Wednesday, February 22, 2017

suicide

I don't understand people who don't understand suicide.  It is on my mind 24 hours a day 7 days a week.  The only time I'm not consumed by dark thoughts of taking my life are when I'm asleep and I'm sure even then I'm dreaming about it.
Has it been 2 or 3 years since I lost my family.  I'm not sure.  A few weeks ago Claudia came back into my life with the most wonderful baby I've ever encountered.
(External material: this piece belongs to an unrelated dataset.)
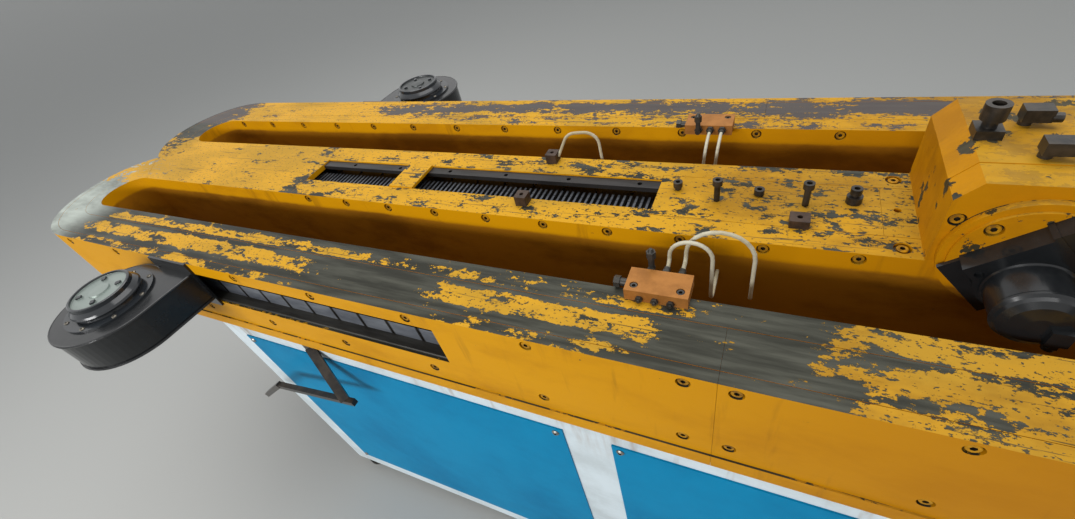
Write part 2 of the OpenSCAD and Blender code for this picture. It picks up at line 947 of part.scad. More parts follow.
module near_blower() {
    near_blower_place() blower();
}

module near_blower_motor() {
    near_blower_place() blower_motor();
}

module far_blower() {
    far_blower_place() blower();
}

module far_blower_motor() {
    far_blower_place() blower_motor();
}

// Small blower on its side, screwed to the bearing flange and turned with its outlet up
drive_blower_h = 26;
module drive_blower_place() {
    on_bed()
        translate([drive_x + drive_l / 2 + 1, -track_y + slot_r - flange_t - 4, flange_z - 8])
            rotate([90, 0, 0]) rotate([0, 0, 42]) children();
}

// Round scroll with a straight side, its foot plate towards -X and its outlet box towards +X
module drive_blower() {
    drive_blower_place() color(dark) {
        difference() {
            union() {
                cylinder(r = 51, h = drive_blower_h);
                translate([-42, 0, 0]) cube([84, 51, drive_blower_h]);
            }
            translate([-32, 36, 20]) cylinder(r = 5, h = 8);
        }
        translate([-68, -45, 0]) cube([104, 93, 5]);
        translate([41, -55, 0]) cube([6, 110, drive_blower_h]);
        translate([46, -50, 0]) cube([44, 103, drive_blower_h - 2]);
        translate([88, -55, 0]) cube([5, 110, drive_blower_h]);
    }
}

// Motor pot with a bead round its rim, a stepped and rounded front, and the cable gland
module drive_blower_motor() {
    drive_blower_place() color(dark) translate([-5, -3, drive_blower_h]) {
        rotate_extrude() polygon([
            [0, 0], [42, 0], [42, 4], [40, 5], [40, 44], [41, 46], [41, 49], [38, 52],
            [36, 56], [28, 60], [12, 62], [0, 62]
        ]);
        rotate([0, 0, -42]) translate([18, -6, 50]) {
            translate([-9, -16, 0]) cube([20, 22, 18]);
            translate([1, -15, 9]) rotate([90, 0, 0]) {
                cylinder(r = 8.5, h = 8, $fn = 6);
                cylinder(r = 6, h = 14);
            }
        }
    }
}

front_frame();
back_frame();
frame_ties();
levelling_feet();
front_panel_left();
front_panel_right();
back_panel_left();
back_panel_right();
end_panel_left();
end_panel_right();
hook_bar();
base_plate_left();
base_plate_right();
near_wall_left();
near_wall_right();
far_wall_left();
far_wall_right();
near_outer_bar();
near_inner_bar();
far_inner_bar();
far_outer_bar();
near_left_bend();
near_right_bend();
far_left_bend();
far_right_bend();
near_cover_left();
near_cover_right();
far_cover_left();
far_cover_right();
rack_shelf();
centre_cover_left();
centre_crossbar();
centre_cover_middle();
centre_cover_right();
near_mould_blocks();
far_mould_blocks();
window_rails();
drive_body();
drive_front_plate();
drive_back_plate();
bearing_flange();
clamp_bolts();
cover_screws();
grease_blocks();
near_manifold();
far_manifold();
grease_tubes();
near_blower();
near_blower_motor();
far_blower();
far_blower_motor();
drive_blower();
drive_blower_motor();
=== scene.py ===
# %% [markdown]
# # Corrugated pipe forming machine
# The real machine is a flat cast bed, about waist high, in which two chains of toothed mould
# blocks run round oval tracks. This lesson dresses its solid model: it paints and wears the
# plates, puts the screws into their counterbores and lights the bed as in a studio.
# Lengths are in metres. X runs along the machine, Y across it away from the operator.

# %% Load the solid model
import math

import bmesh
import bpy
from mathutils import Matrix, Vector


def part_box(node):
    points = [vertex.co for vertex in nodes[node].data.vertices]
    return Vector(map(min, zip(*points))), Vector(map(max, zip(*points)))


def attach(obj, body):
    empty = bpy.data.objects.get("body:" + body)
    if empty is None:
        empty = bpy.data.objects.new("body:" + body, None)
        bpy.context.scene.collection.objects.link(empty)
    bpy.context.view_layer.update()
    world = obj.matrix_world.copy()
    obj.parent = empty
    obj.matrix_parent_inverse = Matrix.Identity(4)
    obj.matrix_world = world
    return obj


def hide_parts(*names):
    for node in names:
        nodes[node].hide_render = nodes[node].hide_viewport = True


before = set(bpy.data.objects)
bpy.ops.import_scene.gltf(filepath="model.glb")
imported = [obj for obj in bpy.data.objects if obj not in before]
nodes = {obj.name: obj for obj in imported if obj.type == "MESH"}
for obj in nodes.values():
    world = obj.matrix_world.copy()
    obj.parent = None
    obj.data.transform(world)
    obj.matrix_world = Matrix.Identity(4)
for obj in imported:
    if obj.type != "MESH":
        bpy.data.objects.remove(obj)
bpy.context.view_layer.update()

# %% [markdown]
# ## Places on the bed
# The maker measures this bed from the joint across it and down from the top face. The model's
# origin lies on the floor under the middle of the bed. One helper turns the first into the
# second, so that every number below can be read off the machine.

# %% Places on the bed
joint_past_crossbar = 0.735
bed_joint_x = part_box("centre_crossbar")[0][0] + joint_past_crossbar
bed_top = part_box("centre_cover_left")[1][2]
wall_face = -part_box("near_wall_left")[0][1]
slot_inner, slot_outer = 0.100, 0.230


def on_bed(x, y, z):
    """A place measured from the bed's joint, the centreline and the top face."""
    return Vector((bed_joint_x + x, y, bed_top + z))


print("joint at", round(bed_joint_x, 4), "top at", round(bed_top, 4), "walls at",
      round(wall_face, 4))

# %% [markdown]
# ## Helpers for materials
# A material is a small graph. Writing `tree.nodes.new` and `links.new` for every step hides the
# idea, so helpers do it: `node` makes a node and fills its sockets with numbers or with other
# nodes' outputs. `plus`, `minus`, `times`, `rest` and `blend` make the kinds that are used most,
# so that a graph reads like a sum.

# %% Helpers for materials
def node(tree, kind, inputs=None, **settings):
    """A shader node whose sockets are filled by name or number, linked where a socket is given."""
    made = tree.nodes.new("ShaderNode" + kind)
    for key, value in settings.items():
        setattr(made, key, value)
    for key, value in (inputs or {}).items():
        if isinstance(value, bpy.types.NodeSocket):
            tree.links.new(value, made.inputs[key])
        else:
            made.inputs[key].default_value = value
    return made


def math_node(tree, operation, a, b=0.0):
    """One arithmetic step."""
    return node(tree, "Math", {0: a, 1: b}, operation=operation).outputs[0]


def plus(tree, a, b):
    return math_node(tree, "ADD", a, b)


def minus(tree, a, b):
    return math_node(tree, "SUBTRACT", a, b)


def times(tree, a, b):
    return math_node(tree, "MULTIPLY", a, b)


def rest(tree, share):
    """What a share leaves over of the whole."""
    return minus(tree, 1.0, share)


def blend(tree, factor, a, b):
    """Colour a where the factor is 0, colour b where it is 1."""
    made = node(tree, "Mix", data_type="RGBA")
    for socket, value in ((made.inputs[0], factor), (made.inputs[6], a), (made.inputs[7], b)):
        if isinstance(value, bpy.types.NodeSocket):
            tree.links.new(value, socket)
        else:
            socket.default_value = (*value, 1.0) if isinstance(value, tuple) else value
    return made.outputs[2]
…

This baby has the biggest dark eyes and eyelashes that extend to the next universe.  But that's not what makes this baby so cute.  Her contentment and her excitement when you stick your tongue out at her, she laughs and sticks her tongue back at you,.  She has recently learned the exciting life of being in a Johnny Jump up and she's content bouncing herself for hours.  She is the easiest baby I've ever been around,.  Being around this beautiful baby has really stirred the feelings of suicide.  If you don't understand that statement you don't understand suicide.  This baby needs to be around wonderful people.  Not worthless, stupid people like me.,  My husband deserves a thin wife who gets pride from a clean home.  My daughters deserve someone who will be there for them but not try to take over.  They also deserve someone who might have a little bit more money than I do,.  Everyone deserves someone who isn't as self loathing as I am.  I truly don't think I'll make it out of this life without taking my own.  It's just too difficult of a struggle.  It might not be this bout of depression or even next, but I get closer and closer with each round.  If I am successful I need the people I love to understand that they deserved more than me.  I did it because I wanted them to have the best.